News of an Apple patent for wireless ordering has spread rather quickly. The gist of this patent is that Apple will allow iPhones and the iPod Touch to connect to a brick-and-mortar retail location for pre-advanced ordering of an item. The idea isn’t new by any stretch of the imagination and frankly Apple tends to patent just about every idea that they can possibly drum-up.

The rub in the initial reports was that they hypothetically positioned the experience at a major coffee retailer whom they’ve already got a digital experience with. [who could that be? -ed] Now, those initial reports were all well and fine when you consider that its just a few name drops as to the overall possibilities of a technology architecture such as this, but what was lacking was the basic facts: its just an simple idea. The above report carried the possibility a little bit too far. Laying next to this rather forwarding thinking idea is the hardened fact that a Point of Service system (the cash register) is an extremely locked down network making implementing such an idea for suggested retailers a networking nightmare. How Apple solves for this is the true genius but still, admittedly, a little bit unknown.
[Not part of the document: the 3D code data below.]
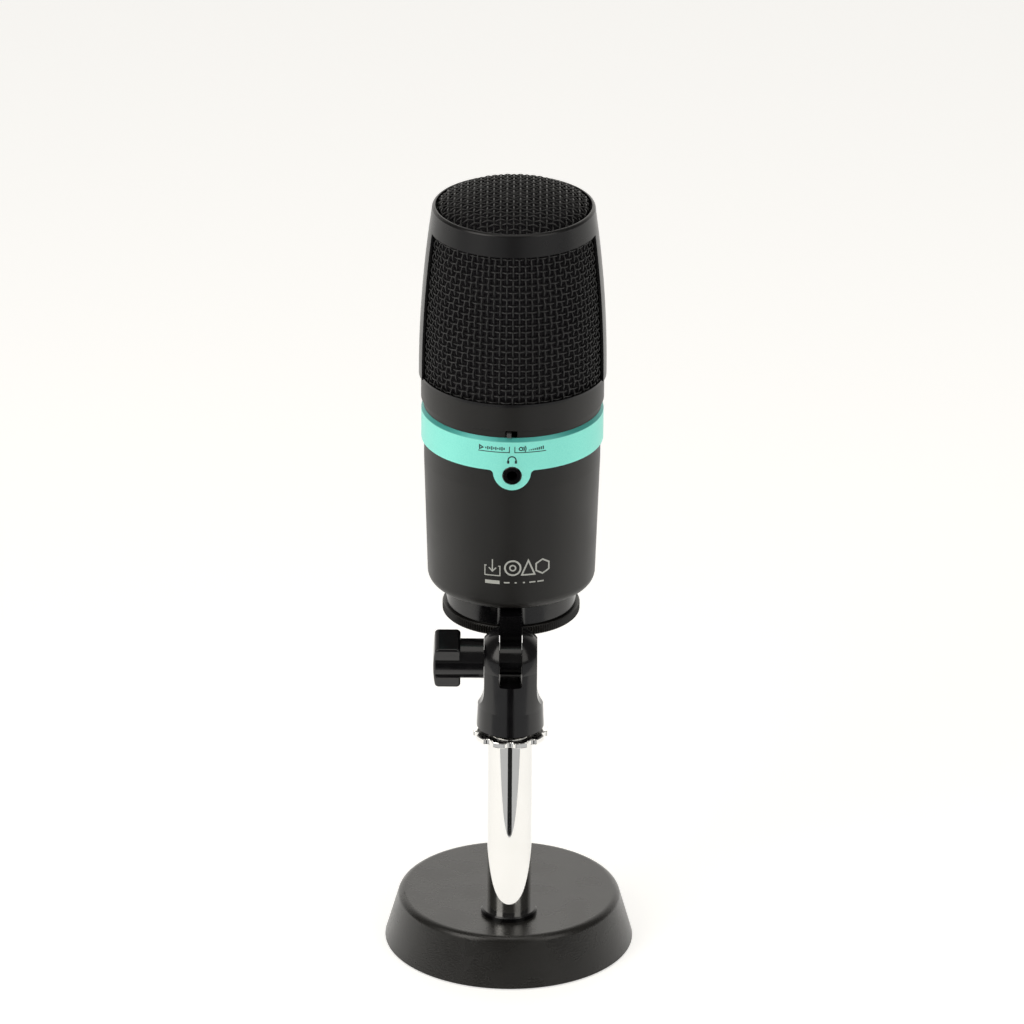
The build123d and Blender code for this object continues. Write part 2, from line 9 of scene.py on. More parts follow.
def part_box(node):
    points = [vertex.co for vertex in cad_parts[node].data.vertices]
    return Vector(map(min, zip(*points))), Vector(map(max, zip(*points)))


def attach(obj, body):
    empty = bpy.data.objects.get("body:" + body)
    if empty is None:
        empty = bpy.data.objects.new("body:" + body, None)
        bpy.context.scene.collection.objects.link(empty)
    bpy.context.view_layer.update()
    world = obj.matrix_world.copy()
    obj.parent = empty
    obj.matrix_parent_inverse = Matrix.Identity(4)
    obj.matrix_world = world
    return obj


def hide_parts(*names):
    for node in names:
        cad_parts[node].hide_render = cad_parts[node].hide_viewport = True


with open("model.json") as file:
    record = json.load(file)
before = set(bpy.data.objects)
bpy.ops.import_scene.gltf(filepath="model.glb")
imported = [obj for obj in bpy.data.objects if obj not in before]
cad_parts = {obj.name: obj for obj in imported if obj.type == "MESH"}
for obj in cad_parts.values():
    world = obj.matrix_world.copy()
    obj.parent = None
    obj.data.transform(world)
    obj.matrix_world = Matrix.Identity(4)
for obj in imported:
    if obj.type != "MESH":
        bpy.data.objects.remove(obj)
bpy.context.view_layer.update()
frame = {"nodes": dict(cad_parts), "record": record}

nodes = frame["nodes"]
mm = 0.001
housingLow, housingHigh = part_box("lower_housing")
micX = (housingLow.x + housingHigh.x) / 2
micY = (housingLow.y + housingHigh.y) / 2
for imported in list(bpy.data.materials):
    bpy.data.materials.remove(imported)                        # every node gets a finish of its own below
print("frame loaded,", len(nodes), "nodes; microphone axis at y", round(micY, 4))


# ---------- shader writing: a socket that takes part in sums, and one paint per finish

class Amount:
    def __init__(self, paint, socket):
        self.paint, self.socket = paint, socket

    def work(self, operation, *values):
        return self.paint.node("ShaderNodeMath", {"operation": operation}, dict(enumerate(values)))

    def __add__(self, other):
        return self.work("ADD", self, other)

    def __radd__(self, other):
        return self.work("ADD", other, self)

    def __sub__(self, other):
        return self.work("SUBTRACT", self, other)

    def __rsub__(self, other):
        return self.work("SUBTRACT", other, self)

    def __mul__(self, other):
        return self.work("MULTIPLY", self, other)

    def __rmul__(self, other):
        return self.work("MULTIPLY", other, self)

    def __truediv__(self, other):
        return self.work("DIVIDE", self, other)


class Paint:
    def __init__(self, name, **fixed):
        self.material = bpy.data.materials.new(name)
        self.material.use_nodes = True
        self.tree = self.material.node_tree
        self.surface = self.tree.nodes["Principled BSDF"]
        for socketName, value in fixed.items():
            self.surface.inputs[socketName.replace("_", " ")].default_value = value
        self.place = self.node("ShaderNodeTexCoord", {}, {}, "Object")

    # adds a node: settings first, then a value or a link on each socket
    def node(self, kind, settings, sockets, output=0):
        made = self.tree.nodes.new(kind)
        for key, value in settings.items():
            setattr(made, key, value)
        for key, value in sockets.items():
            self.feed(made.inputs[key], value)
        return Amount(self, made.outputs[output])

    def feed(self, socket, value):
        if isinstance(value, Amount):
            self.tree.links.new(value.socket, socket)
        else:
            socket.default_value = value

    def show(self, **what):
        for socketName, value in what.items():
            self.feed(self.surface.inputs[socketName.replace("_", " ")], value)

    # cloudy grain whose features are about `size` metres across, from 0 to 1
    def grain(self, size, detail=2.0, place=None):
        return self.node("ShaderNodeTexNoise", {}, {"Vector": place or self.place, "Scale": 1 / size,
                                                    "Detail": detail})

    # 0 below `low`, 1 above `high`
    def step(self, value, low, high, first=0.0, last=1.0):
        return self.node("ShaderNodeMapRange", {}, {"Value": value, "From Min": low, "From Max": high,
                                                    "To Min": first, "To Max": last})

    def between(self, mask, colourA, colourB):
        return self.node("ShaderNodeMix", {"data_type": "RGBA"}, {0: mask, 6: colourA, 7: colourB}, 2)

    def bump(self, height, depth, strength=1.0):
        return self.node("ShaderNodeBump", {}, {"Height": height, "Distance": depth, "Strength": strength})

    def parts(self):
        split = self.node("ShaderNodeSeparateXYZ", {}, {0: self.place})
        outputs = split.socket.node.outputs
        return [Amount(self, outputs[axis]) for axis in range(3)]


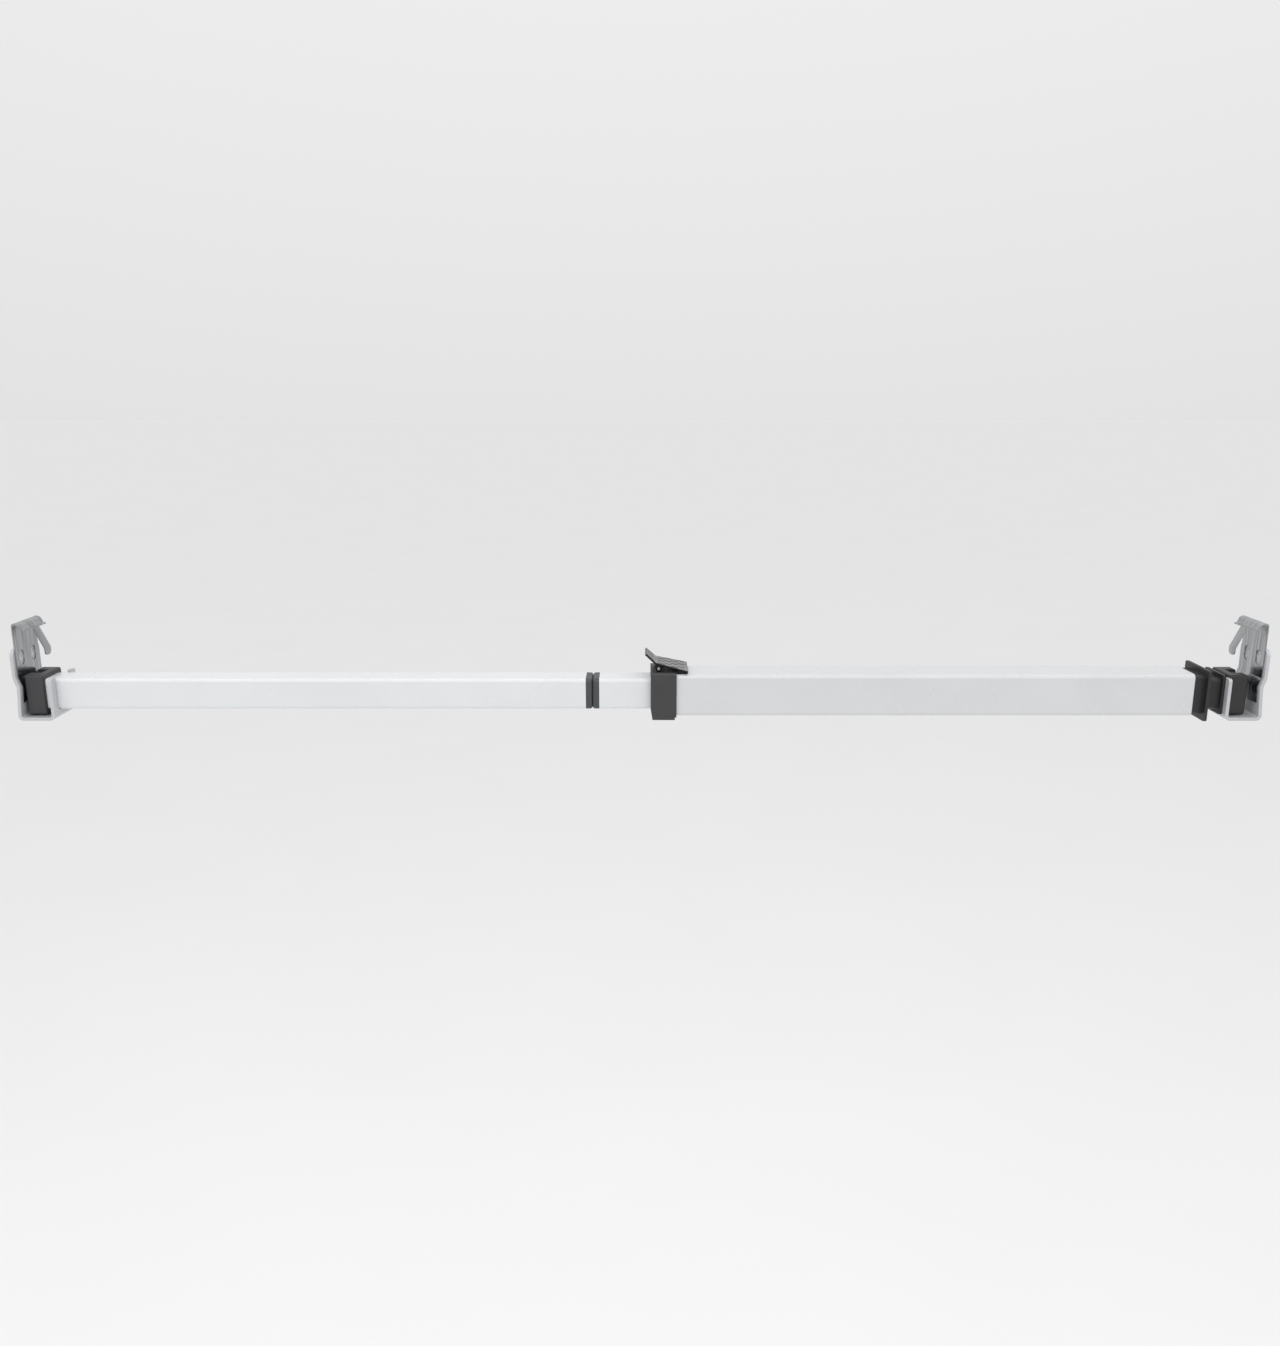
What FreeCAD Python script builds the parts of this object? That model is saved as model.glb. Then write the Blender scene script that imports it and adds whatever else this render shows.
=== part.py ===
"""Window security bar that telescopes between two jamb brackets.

Frame: X runs along the bar from the left jamb to the right one, Y points away from the
room towards the glass, Z is up. The origin is the middle of the left bracket's two wall
screw holes, on the face that lies against the jamb. All sizes are millimetres.
"""
import FreeCAD, Part

import math
import os
import re

import Sketcher
from FreeCAD import Placement, Rotation, Vector

doc = FreeCAD.newDocument("WindowSecurityBar")
sheet = doc.addObject("Spreadsheet::Sheet", "Sizes")

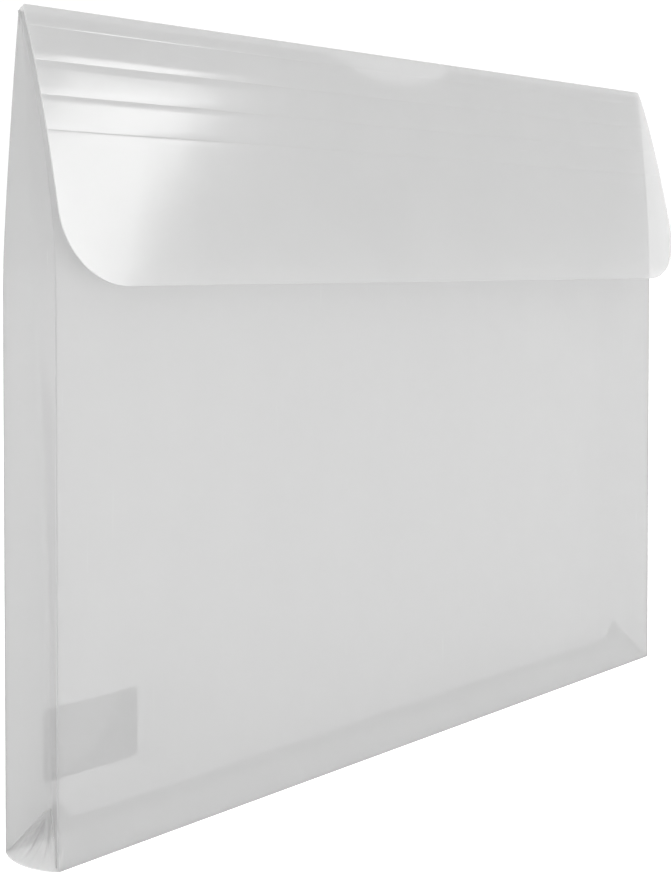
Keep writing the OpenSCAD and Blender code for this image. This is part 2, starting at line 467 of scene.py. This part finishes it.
def paper_material(name, shade):
    """Satin sticker paper with a faint fibre."""
    n = Nodes(name)
    fibre = n.noise(260.0, 4.0, 0.6, (1.0, 1.0, 0.4))
    cloud = n.noise(24.0, 3.0, 0.5)
    both = n.maths("ADD", n.maths("MULTIPLY", fibre, 0.5), n.maths("MULTIPLY", cloud, 0.5))
    surface = n.node("ShaderNodeBsdfPrincipled")
    n.link(n.ramp(both, [shade * 0.94] * 3, [shade * 1.03] * 3), surface.inputs["Base Color"])
    n.link(n.remap(fibre, 0.3, 0.7, 0.42, 0.58), surface.inputs["Roughness"])
    n.link(n.bump(fibre, 0.3, 0.0001), surface.inputs["Normal"])
    n.link(surface.outputs["BSDF"], n.out.inputs["Surface"])
    return n.material


CLEAR = sheet_material("clear_sheet", 0.715, 0.52, 0.45)
# The gussets' copy of the clear sheet is a little darker: painted shade, standing in for the lesser light
# that falls on the side and bottom gussets and corners.
CLEAR_GUSSET_PAINTED_SHADE = sheet_material("clear_sheet_gusset_painted_shade", 0.700, 0.54, 0.45)
# The flap's copy of the clear sheet is lighter: painted light, standing in for the light that falls on
# the flap.
CLEAR_FLAP_PAINTED_LIGHT = sheet_material("clear_sheet_flap_painted_light", 0.77, 0.54, 0.40, rough=0.12)
FILM = sheet_material("adhesive_film", 0.85, 0.05, 0.40, rough=0.3)
LOOP = tape_material("loop_pile", 1.0, 900.0, 0.0004, 0.36)
HOOK = tape_material("hook_tape", 1.0, 1300.0, 0.0003, 0.26)
PAPER = paper_material("label_paper", 0.78)


# ---- The two big sheets -----------------------------------------------------------------------

def half_width(below, half):
    """Half the sheet's width at a distance below the fold, where its corners are rounded."""
    d = np.clip(below, 0, TOP_CORNER)
    return half - TOP_CORNER + np.sqrt(np.maximum(TOP_CORNER ** 2 - (TOP_CORNER - d) ** 2, 0))


def upright_grid(columns, heights, face, half, top=None):
    """A grid over a big sheet. half(z) is half its width, and top(x) its upper edge."""
    grid = np.zeros((len(heights), len(columns), 3))
    low, high = heights[0], heights[-1]
    for j, z0 in enumerate(heights):
        share = (z0 - low) / (high - low)
        for i, c in enumerate(columns):
            x = c * half(z0)
            z = z0 if top is None else low + (top(x) - low) * share
            grid[j, i] = (x, face(x, z), z)
    return grid


def edge_columns(count):
    return spread(-1, 1, count, 0.5)


def back_sheet():
    heights = np.concatenate([spread(EDGE, 160, 34), np.linspace(164, 240, 39),
                              BACK_TOP_Z - TOP_CORNER * (1 - np.sin(np.linspace(0.1, 1, 10)
                                                                      * np.pi / 2))])

    def face(x, z):
        return back_face(x, z) + wave(x, z, SHEET_WAVE, 0.4) * min(1, (CASE_H - z) / 40)

    def half(z):
        return half_width(BACK_TOP_Z - z, HALF_W - EDGE)

    grid = upright_grid(edge_columns(61), heights, face, half)
    obj = shell("back_sheet", grid, CLEAR, outward=(0, 1, 0))
    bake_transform(obj)
    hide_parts("back_panel", "back_panel_top")


def notch_top(x):
    """The front sheet's upper edge, with its thumb notch."""
    radius = (NOTCH_HALF ** 2 + NOTCH_DEPTH ** 2) / (2 * NOTCH_DEPTH)
    if abs(x) >= NOTCH_HALF:
        return FRONT_EDGE_Z
    return FRONT_EDGE_Z - NOTCH_DEPTH + radius - math.sqrt(radius ** 2 - x * x)


def front_shape(x, z):
    return front_face(x, z) + wave(x, z, SHEET_WAVE, 2.1) * np.clip((FRONT_EDGE_Z - z) / 40, 0, 1)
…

The trick, if Apple were to do something more with this idea, is to allow for network agnostic ordering to take place that allows a POS to allow orders to fall directly into the queue in a seamless manner. I wouldn’t tie this “web ordering” to a POS or any pre-existing digital infrastructure in a store but perhaps use bluetooth, bonjour, or something akin to

a) notify you if you’re within a networked range
b) allow for the user to select a pre-defined set of functionality based on this service location
c) user interaction would broadcast to a management system in store \ over the web?
d) somehow get the front of house or POS system to recognize that there is a new order in the cue.

Starbucks and Apple did something quite original in the Wi-Fi Music Store at Starbucks in that you’ve got digital goods available instantly at a physical location. Within the purely digital realm, handling and managing of data is a breeze. Bringing the digital to the physical, however, is much more complicated.

In the end, I think we’ve got a blueprint for the future: a store that has digital features but is still a face-to-face customer interaction location. Despite my overall depression when speaking with most people, despite a service agent constantly smiling and trying to make the experience a delightful one, you cannot remove this relationship from any physical store. People demand face-to-face customer interaction. They always will.